Check out  issue #15 of Total MX-5 – order your copy (with FREE UK postage) here…


From the Editor…

Although I’ve touched upon this subject before, I think it bears   reapeating: how great is the MX-5 at punching above its weight? Or perhaps it’s good at punching because of its weight, or lack thereof. 

This fact was highlighted to me again recently having been lucky enough to drive the latest Porsche 992-series of the iconic 911. It sometimes sounds as thought I’ve got it in for Porsche, but as I also have an elderly Boxster 3.2S on my driveway, you can be assured that I’m actually a big fan of the marque. It’s simply that of the modern sports cars I’m more likely to drive a Porsche than anything else. So feel free to aim this reference at BMW, Audi, Mercedes-AMG, Ferrari, Maserati, Lamborghini…

Thing is, the 992 was mega. So very, very fast. So comfortable. So convenient. So loaded with every possible electronic gizmo and then some. I felt honoured and spoilt to have been behind its multi-function steering wheel. Picking up my just-mended and newly MOT’d mk1 was sure to be a gloomy disappointment in comparison. The prospect robbed me of the excitement of our reunion after its lengthy stay at Cleverley Repaired Cars.

But what do I know? The opposite was true. My clunking, thunking, rattly old relic was an uplifting joy from the moment I fell into its low-slung and slightly weary driver’s seat. We established an instant mechanical connection whereby every command I made was met by an appropriately analogue response. Character when attributed to a car is notoriously difficult to quantify, but in the case of my mk1 it feels like I’ve gone out for a blast with a mate. It’s a relationship, a close one. That’s what was missing from the Porsche. It was clinically impressive, but it didn’t feel like a friend. So when I got back in my car the lack of pace, space, grace and substance didn’t matter a jot.

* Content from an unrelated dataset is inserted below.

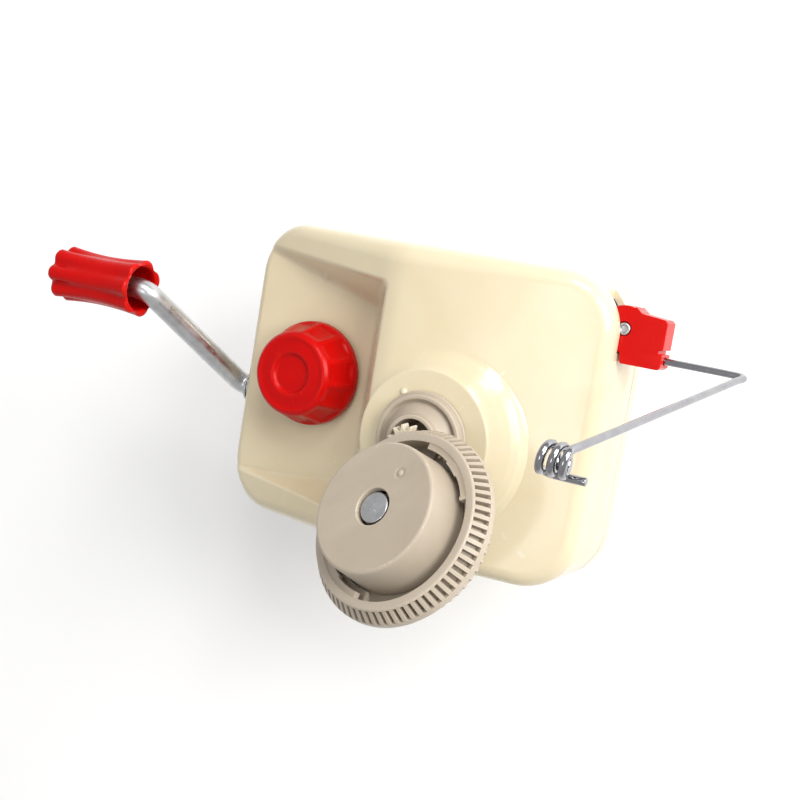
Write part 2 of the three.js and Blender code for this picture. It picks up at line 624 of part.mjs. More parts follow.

Talking of MX-5s using quirky character to muscle past their humble origins, I urge you to read our story on the Frankenmiata in this issue. It’s a brilliantly entertaining tale about how a group of American engineers went endurance racing on a budget of $500 including the cost of the car and its race mods. The engine was made up out of four wrecked ones, the radiator is in the passenger seat area, and the rear wing is from an aeroplane, turned upside down. This is ingenuity at its creative best. Enjoy!